Is Obama a socialist (and does it matter)?

Depends how you define socialism. Is socialism the replacement of the marketplace with government control? Is it public ownership of the "commanding heights" of the economy? Is it the search for greater equality via income and wealth redistribution? 
In Europe, the Social Democratic parties are not really to the left of Democrats in the US. The policies pursued by the Labour governments under Blair and Brown were really indistinguishable from those of Clinton, Gore, Kerry and Obama. But then were Blair and Brown really socialists in any practical sense?
Well, I recently came across an interesting definition of socialism. I found it in the September 1933 edition of Fortune Magazine. The article asks whether the New Deal (then six months old) is socialist. The article begins by seeking a definition of socialism:

Socialism has been defined by G.D.H. Cole, English guild socialist and famous economist, in no more obscure a document than the Encyclopaedia Brittanica:..."All socialists would that a more equitable distribution of the social income means a less unequal distribution...A desire to lessen inequality of incomes and to use the State and taxation as the means of achieving this, is all that can be safely assumed as the common doctrine of all schools of Socialists."
If one accepts Professor Cole's definition, then the Democratic party has been socialist since 1933. In other words, the US is like Europe and the Democrats are really Social Democrats (and the Republicans are Christian Democrats in European parlance). The only distinction is that the label socialist in the US is freighted with a semantic opprobrium which does not exist elsewhere. So yes, Obama is a socialist and so were all the other Democratic presidents since the Depression.

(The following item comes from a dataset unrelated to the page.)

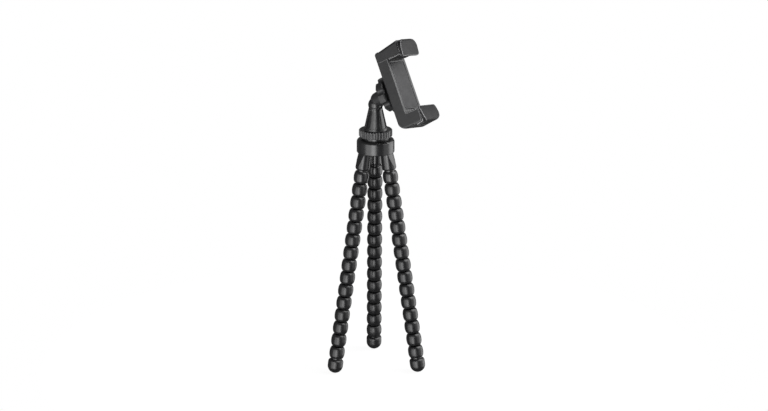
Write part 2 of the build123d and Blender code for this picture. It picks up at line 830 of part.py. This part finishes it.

I think what is worrying the Right is not that Obama wants to use taxes to redistribute income, but rather to what extent his policies are guided by and limited by the Constitution. This concern is fed by a samizdat version of his Columbia thesis in which he supposedly wrote:

"... the Constitution allows for many things, but what it does not allow is the most revealing. The so-called Founders did not allow for economic freedom. While political freedom is supposedly a cornerstone of the document, the distribution of wealth is not even mentioned. While many believed that the new Constitution gave them liberty, it instead fitted them with the shackles of hypocrisy."

Did he write this? Does he still believe it (we were all lefties in our youth)? I don't know, but I think that he does view the Constitution as a white, male, land-owning, patriarchal document (which I guess it is, considering who was at the Convention in 1789). 

So the question becomes: Does he feel bound by it in any meaningful sense?